Peck was named NYCB's Resident Choreographer, the second in the Company's history, in July 2014, and was also appointed Artistic Advisor in February 2019. He was the subject of the 2014 documentary film Ballet 422, which followed him for two months as he created NYCB's 422nd original ballet, Paz de la Jolla. In 2015, his ballet Rodeo: Four Dance Episodes won the Bessie Award for Outstanding Production and he is also the recipient of the 2018 Ted Arison Young Artist Award.

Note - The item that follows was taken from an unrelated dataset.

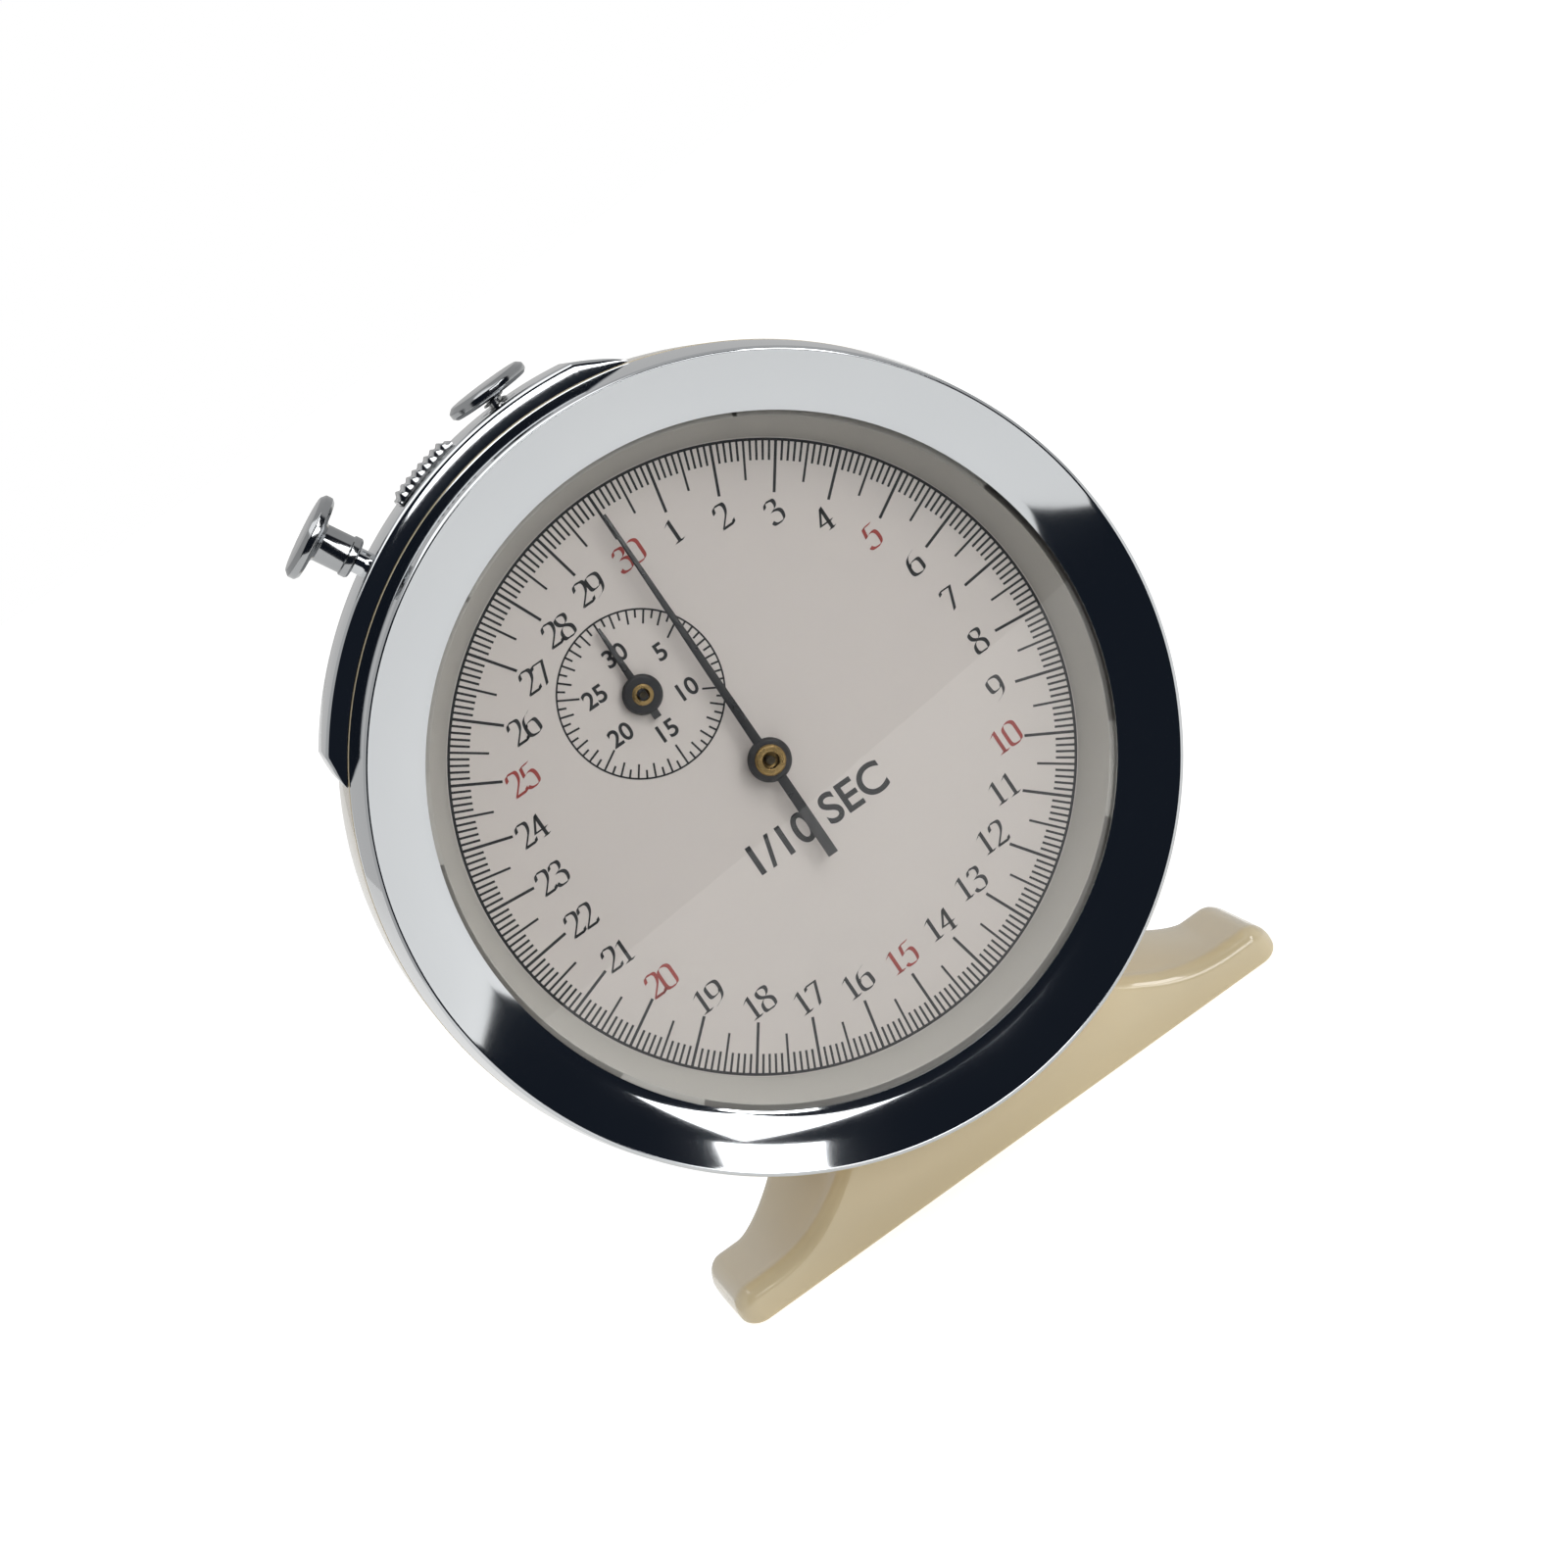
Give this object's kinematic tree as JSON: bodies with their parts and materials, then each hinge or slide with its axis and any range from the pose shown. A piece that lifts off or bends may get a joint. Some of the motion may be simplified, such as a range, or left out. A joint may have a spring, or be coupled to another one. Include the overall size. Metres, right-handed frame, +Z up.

Peck won a 2018 Tony Award for his choreography for the Broadway revival of Rodgers and Hammerstein's Carousel, and he is the choreographer of Steven Spielberg's award-winning film adaptation of West Side Story.

KEERATI JINAKUNWIPHAT

Keerati Jinakunwiphat is a dance artist and choreographer who has been commissioned by Whim W'Him Seattle Contemporary Dance, the Evanston Dance Ensemble, the Martha Graham School, SUNY Purchase College Conservatory of Dance, A.I.M by Kyle Abraham, Houston Contemporary Dance Company, New England Ballet Theatre, Battery Dance Festival, New Victory Dance, Ririe-Woodbury Dance Company, Princeton University, PARA.MAR Dance Theatre, and Bang On A Can, and was selected to participate in the 2021 Fall Working Session of the New York Choreographic Institute. Originally from Chicago, Illinois, she received her BFA from the Conservatory of Dance at SUNY Purchase and was a recipient of the Adopt-A-Dancer Scholarship. She also studied at the Western Australian Academy of Performing Arts, San Francisco Conservatory of Dance, and Springboard Danse Montreal. Jinakunwiphat joined A.I.M as a dancer in 2016, and has performed works by artists such as Abraham, Nicole von Arx, Trisha Brown, Jasmine Ellis, Hannah Garner, Shannon Gillen, Andrea Miller, Kevin Wynn, and Doug Varone. Additionally, she has assisted Abraham in new commissioned work for New York City Ballet and Paul Taylor Dance Company. Jinakunwiphat was featured on the cover of Dance Magazine as part of the magazine's "25 to Watch" for 2021.